Aurora - Dr Melanie Windridge – Wednesday 18th July 2018

MW Headshot.jpeg

Melanie Windridge has explored the science and mythology of the Northern Lights and this month she shared many of the stories of her quest to explore her fascination in and our understanding of the Earth’s Aurora. Melanie is a physicist, specializing in fusion research. She is also an adventurous traveler, particularly at home in the world’s coldest places.

She shared the experience of her visits to many places where the aurora is visible – Lapland, Iceland, Canada, northern Scotland, and Spitzbergen – and of meeting people for whom the Northern Lights plays a significant part of their lives. She travelled, for example, with Sami herdsmen in northern Norway and learned of Sami mythology and the gradual dwindling of their nomadic way of life.

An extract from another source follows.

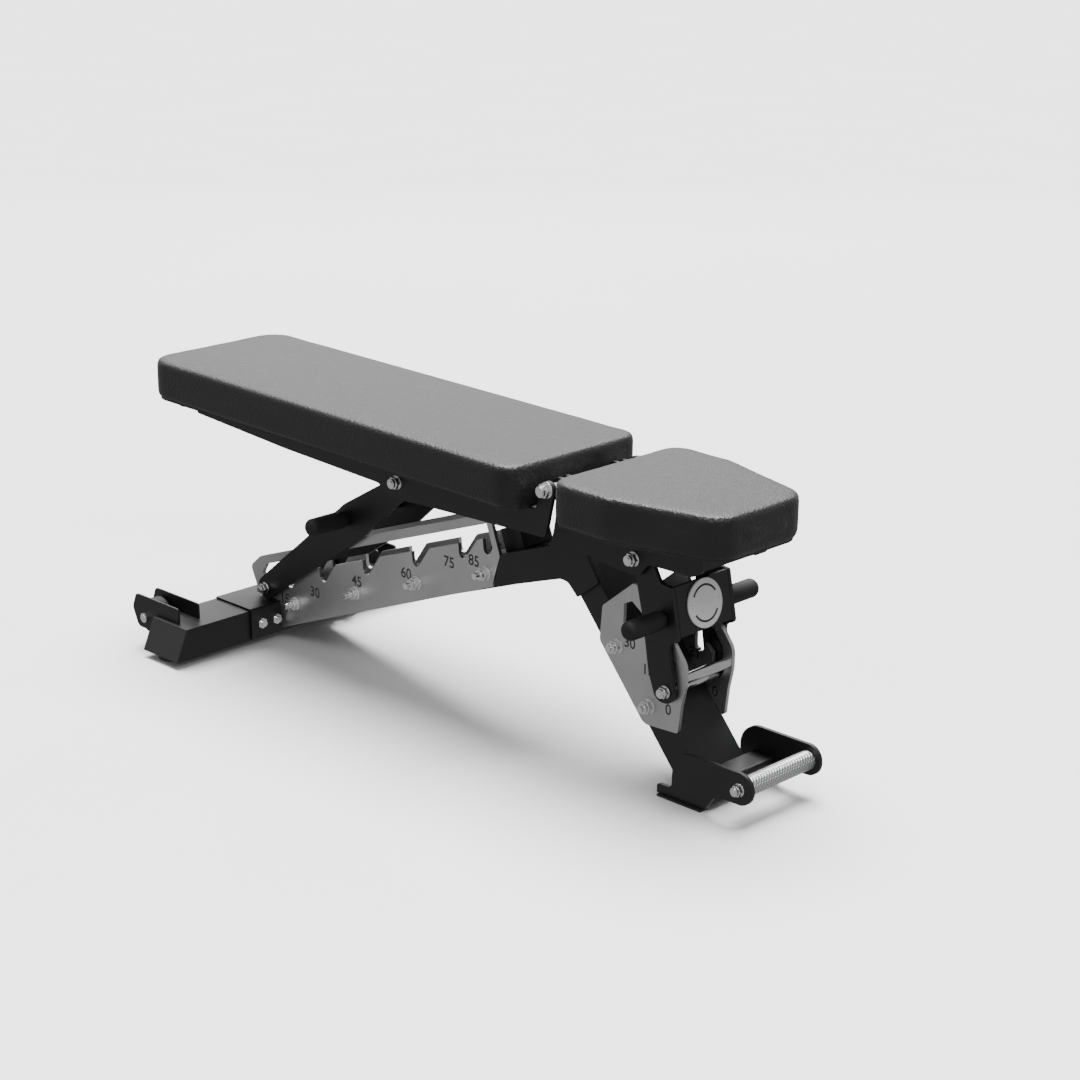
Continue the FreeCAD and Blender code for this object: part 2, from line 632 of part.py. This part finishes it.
ARM = size("ArmLong")
GRIP = (-225.0, 247.0)
arm_outline = rounded_edges([
    beside_arm(-19.0, 19.0) + (18.5,), beside_arm(60.0, 21.0) + (60.0,), beside_arm(175.0, 33.0) + (60.0,),
    beside_arm(ARM + 17.5, 17.5) + (17.0,), beside_arm(ARM + 17.5, -17.5) + (17.0,),
    beside_arm(175.0, -29.0) + (60.0,), beside_arm(60.0, -19.0) + (60.0,),
    beside_arm(-19.0, -19.0) + (18.5,)])
GRIP_BAR = 6.0
plate_pair("back_arm", arm_outline, "ArmY", [(BACK_PIVOT, PIVOT_HOLE), (ROD_AT_REST, ROD), (GRIP, GRIP_BAR)])


def grips(label, centre, inner):
    """Rubber hand grips with a collar and a rounded end, one on each side."""
    radius = size("GripRadius")
    collar = radius - 3.0
    collar_end = inner + 7.0
    tip = 133.0
    edges = rounded_edges([(0.0, inner), (collar, inner, 1.0), (collar, collar_end),
                           (radius, collar_end, 1.0), (radius, tip, 9.0), (0.0, tip)])
    pieces = []
    for side in (-1, 1):
        grip = new_body(f"{label}_{side + 1}")
        spin_profile(grip, edges)
        facing = Rotation() if side > 0 else Rotation(Vector(1, 0, 0), 180)
        grip.Placement = Placement(Vector(centre[0], 0, centre[1]), facing)
        pieces.append(grip)
    return grouped(label, pieces)


ROD_MIDDLE = 45.4
ROD_END = 52.6


def catch_rod(label, centre, tip, outer):
    """The catch rod: its middle runs between the ladder plates and its ends pass through the arms."""
    rods = [cylinder_y(f"{label}_middle", centre, -ROD_MIDDLE, ROD_MIDDLE, "Dimensions.RodRadius")]
    studs = []
    for side in (-1, 1):
        low = ROD_END if side > 0 else -outer
        high = low + outer - ROD_END
        rods.append(cylinder_y(f"{label}_end_{side + 1}", centre, low, high, "Dimensions.RodRadius"))
        low = outer if side > 0 else -tip
        high = low + tip - outer
        stud = cylinder_y(f"{label}_stud_{side + 1}", centre, low, high, "Dimensions.BoltRadius - 1")
        outside = fastener_end(label, centre, outer, tip, side, 15.0)
        studs.append(fused(f"{label}_bolt_{side + 1}", [stud] + outside))
    grouped(label, rods)
    grouped(f"{label}_bolts", studs)


grips("back_arm_grips", GRIP, 60.1)
bar = cylinder_y("back_arm_grip_bar", GRIP, -60.0, 60.0, str(GRIP_BAR))
bar.Label = "back_arm_grip_bar"
catch_rod("back_rod", ROD_AT_REST, 76.0, 61.0)

# ---- seat frame ----

rail = rounded_edges([
    (237.0, BOSS_TOP, 13.0), (265.0, BOSS_TOP, 13.0), (265.0, HINGE[1] - 8.0),
    (280.0, pad_plane(280.0, UNDER), 3.0), (518.0, pad_plane(518.0, UNDER)), (517.0, 338.0, 8.0),
    (500.0, 329.0, 6.0), (420.0, 327.5, 12.0), (404.0, 307.0, 12.0), (372.0, 307.0, 12.0),
    (291.0, 315.5, 8.0), (262.0, 322.0, 14.0), (237.0, HINGE[1] - 4.0)])
plate_pair("seat_rail", rail, "RailY", [HINGE_HOLE, (SEAT_PIVOT, PIVOT_HOLE)])
box_across("seat_cross_member", 4.0, 123.9, 26.0, (508.0, pad_plane(508.0, UNDER + 27.0)), size("PadTilt"))
bolt_across("seat_arm_pivot_bolt", SEAT_PIVOT, 68.0, 83.0, across=17.0)

# ---- seat support arm ----

SEAT_GRIP = (440.5, 252.0)
seat_arm_side = rounded_edges([
    (376.0, 347.0, 16.0), (412.0, 347.0, 16.0), (437.0, 303.0, 10.0), (457.0, 301.0), (470.0, 231.0),
    (470.0, 225.0, 6.0), (452.0, 220.0, 12.0), (462.0, 170.0, 30.0), (467.5, 131.0, 17.0),
    (431.0, 131.0, 17.0), (417.0, 170.0, 30.0), (405.5, 243.0, 30.0), (390.0, 308.0, 20.0)])
sides = [plate(f"seat_arm_side_{index}", seat_arm_side, f"{sign}Dimensions.SeatArmY",
               [(SEAT_PIVOT, PIVOT_HOLE), (SEAT_ROD_AT_REST, ROD), (SEAT_GRIP, GRIP_BAR)])
         for index, sign in enumerate(("-", ""))]
front_strip = rounded_edges([(457.0, 301.0), (470.0, 231.0), (466.0, 231.0), (453.0, 301.0)])
front = plate("seat_arm_front", front_strip, "0", (), "2 * Dimensions.SeatArmY + Dimensions.PlateThick - 14")
fused("seat_arm_bracket", sides + [front])
BADGE = (463.5, 267.0)
BADGE_THICK = 2.5
OUT_OF_BADGE = Rotation(Vector(0, 1, 0), 79.5)
badge = doc.addObject("Part::Cylinder", "seat_badge")
badge.Label = "seat_badge"
badge.Radius = 35.0
badge.Height = BADGE_THICK
badge.Placement = Placement(Vector(BADGE[0], 0, BADGE[1]), OUT_OF_BADGE)
screws = []
for side in (-1, 1):
    screw = doc.addObject("Part::Cylinder", f"badge_screw_{side + 1}")
    screw.Radius = 2.0
    screw.Height = 1.0
    screw_seat = Vector(BADGE[0], side * 29.0, BADGE[1]) + OUT_OF_BADGE.multVec(Vector(0, 0, BADGE_THICK))
    screw.Placement = Placement(screw_seat, OUT_OF_BADGE)
    screws.append(screw)
grouped("badge_screws", screws)
grips("seat_arm_grips", SEAT_GRIP, 61.1)
catch_rod("seat_rod", SEAT_ROD_AT_REST, 77.0, 62.0)

# ---- checks and export ----

doc.recompute()
broken = [item.Name for item in doc.Objects if "Invalid" in item.State or "Error" in item.State]
assert not broken, broken
used = set()
for item in doc.Objects:
    if item.TypeId in ("Part::Compound", "Part::MultiFuse"):
        used.update(child.Name for child in item.OutList)
SOLID_TYPES = ("PartDesign::Body", "Part::MultiFuse", "Part::Compound", "Part::Box", "Part::Cylinder")
nodes = [item for item in doc.Objects if item.TypeId in SOLID_TYPES and item.Name not in used]
os.makedirs("parts", exist_ok=True)
for item in nodes:
    assert not item.Shape.isNull() and item.Shape.isValid(), item.Label
    assert item.Shape.Volume > 0, item.Label
for item in nodes:
    item.Shape.exportStep(f"parts/{item.Label}.step")
print(len(nodes), "nodes", sorted(item.Label for item in nodes))
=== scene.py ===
import bpy
import bmesh
import json
import math
from mathutils import Euler, Matrix, Vector


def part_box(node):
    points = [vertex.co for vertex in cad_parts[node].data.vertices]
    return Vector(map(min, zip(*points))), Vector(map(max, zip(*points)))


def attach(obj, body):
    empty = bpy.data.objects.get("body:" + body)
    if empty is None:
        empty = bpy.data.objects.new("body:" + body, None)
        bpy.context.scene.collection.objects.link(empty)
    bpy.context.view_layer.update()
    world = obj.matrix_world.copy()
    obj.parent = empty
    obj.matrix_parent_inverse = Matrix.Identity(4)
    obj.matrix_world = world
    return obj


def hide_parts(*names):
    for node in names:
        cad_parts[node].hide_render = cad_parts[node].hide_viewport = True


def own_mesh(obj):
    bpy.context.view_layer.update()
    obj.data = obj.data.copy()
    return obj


# Adjustable weight bench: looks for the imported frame. Metres, +X towards the seat, -Y the near side.

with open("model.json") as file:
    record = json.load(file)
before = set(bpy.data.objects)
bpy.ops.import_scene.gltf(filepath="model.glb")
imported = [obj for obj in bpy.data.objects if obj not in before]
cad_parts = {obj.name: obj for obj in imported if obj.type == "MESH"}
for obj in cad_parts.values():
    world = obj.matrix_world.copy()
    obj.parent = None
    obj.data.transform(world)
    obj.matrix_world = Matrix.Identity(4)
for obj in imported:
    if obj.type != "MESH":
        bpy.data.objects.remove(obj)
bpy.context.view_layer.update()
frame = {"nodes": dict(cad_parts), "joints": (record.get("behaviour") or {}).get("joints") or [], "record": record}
nodes = frame["nodes"]
joints = {joint["name"]: joint for joint in frame["joints"]}
MM = 0.001


# ---- camera, light and floor ----

AROUND = math.radians(45.05)
DOWN = math.radians(18.05)
camera_data = bpy.data.cameras.new("camera")
camera_data.lens = 80.0
camera_data.sensor_width = 36.0
camera = bpy.data.objects.new("camera", camera_data)
camera.location = (2.5027, -2.3545, 1.3698)
camera.rotation_euler = Euler((math.pi / 2 - DOWN, 0.0, AROUND))
bpy.context.collection.objects.link(camera)
bpy.context.scene.camera = camera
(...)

Dr Windridge interweaved these stories with explanations of the science of the Northern Lights. Aurora occur when electrons and protons, which are charged particles and form the greater part of the solar wind, interact with Earth’s magnetic field and elements in the earth's atmosphere. Solar winds stream away from the sun at speeds of between 300 and 750 kilometers per second. They reach the Earth some 30 to 40 hours after leaving the sun. As the electrons enter the earth's upper atmosphere, they will encounter atoms of oxygen and nitrogen at altitudes from 20 to 200 miles above the earth's surface. The colours generated relate to the energy levels available in atoms that are struck. Nitrogen producesthe blue and purple and oxygen produces green and red.

The auroras generally occur in ovals which centre on the magnetic poles and roughly correspond with the Arctic and Antarctic circles. There are times, though, when the lights are farther south, usually when sunspot activity is high. Sunspot activity follows an 11-year cycle. The next peak will occur in 2022.

Melanie highlighted the dangers that space weather poses for satellites in orbit, and for the power grid on the Earth’s surface. She outlined her own efforts to view the aurora, illustrating with her best attempts to capture an image how difficult it is to photograph the aurora’s rapidly-changing structure.